Michael Faraday has contributed very much in the field of electricity. It includes electromagnetism and electrochemistry. He then invented electric dynamo which is the first model of electric generator, a great contribution in this field. He has developed the faraday cage or the faraday shield which will block the external electric field and is used in various technologies like Ovens, Microwaves, MRI Machines. It is again used to protect electric equipment from lightning.
Thomas Alva Edison’s electric bulb, was one of the finest discovery in the field of electricity. He invented the first commercially practical incandescent light. He bought the patent for the first invented light bulb. He patented a system for electrical distribution. He used DC current to power his system, but it had limitations. These limitation were thrown out by Nikola Tesla who invented the alternating current. He then received patents for electromagnetic motor, AC motor, magnetic motor, electrical transmission of power, electric motor etc.
When the limitations of DC were made public and AC came into picture, Edison launched a propaganda campaign to convince people and merits of Direct current and discredited alternating current. Later the war of currents began. Edison then electrified an elephant by alternating current and tried to prove the danger in using alternating current. However Edison could not win the situation. He could not convince people not to use alternating current. Then Westinghouse who supported Nikola Tesla won the contract to supply electricity to Chicago world’s fair during that time. In the same year Westinghouse was chosen to award the contract to generate power from Niagara Falls by Niagara Falls Power Company.
Electrical current is the flow of charged particles. The electric current flows through a wire the same way as how water moves in a river. The electricity is nothing but the flow of electrons. When the electric potential varies between two points, it provides energy for the electrons to move from one place to another. In the beginning scientists generated electric current just by rubbing different materials. For the current to flow it requires a circuit. A circuit is a closed loop which consists of wires connected end to end and the electrons flow in same direction.
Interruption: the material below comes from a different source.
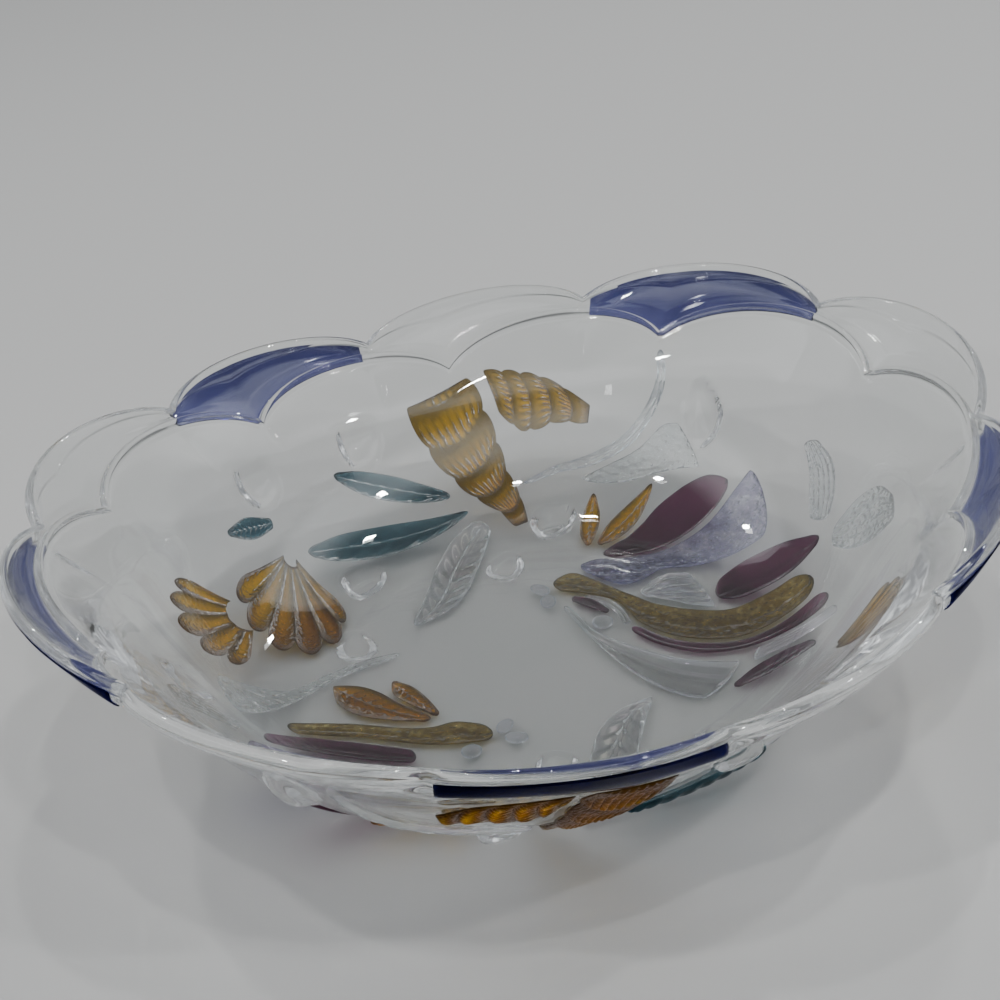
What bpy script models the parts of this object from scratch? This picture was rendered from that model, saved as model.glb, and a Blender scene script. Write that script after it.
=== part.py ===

In a circuit, an electric current is defined as the total amount of charge which passes through a wire over a period of time. A circuit consists of conductors (wire), switch, load and a power source.
The unit of electric current is amperes (amps). The ammeter is the instrument which is used to measure the current flowing in a circuit. It can be connected in series with the other elements present in a circuit. The electric current is the rate of flow of the electric charges. Current, I = Q / t, where Q is the charge in coulombs and t is the time taken in seconds. One coulomb of charge passing through the cross section of wire in one second is one ampere of current.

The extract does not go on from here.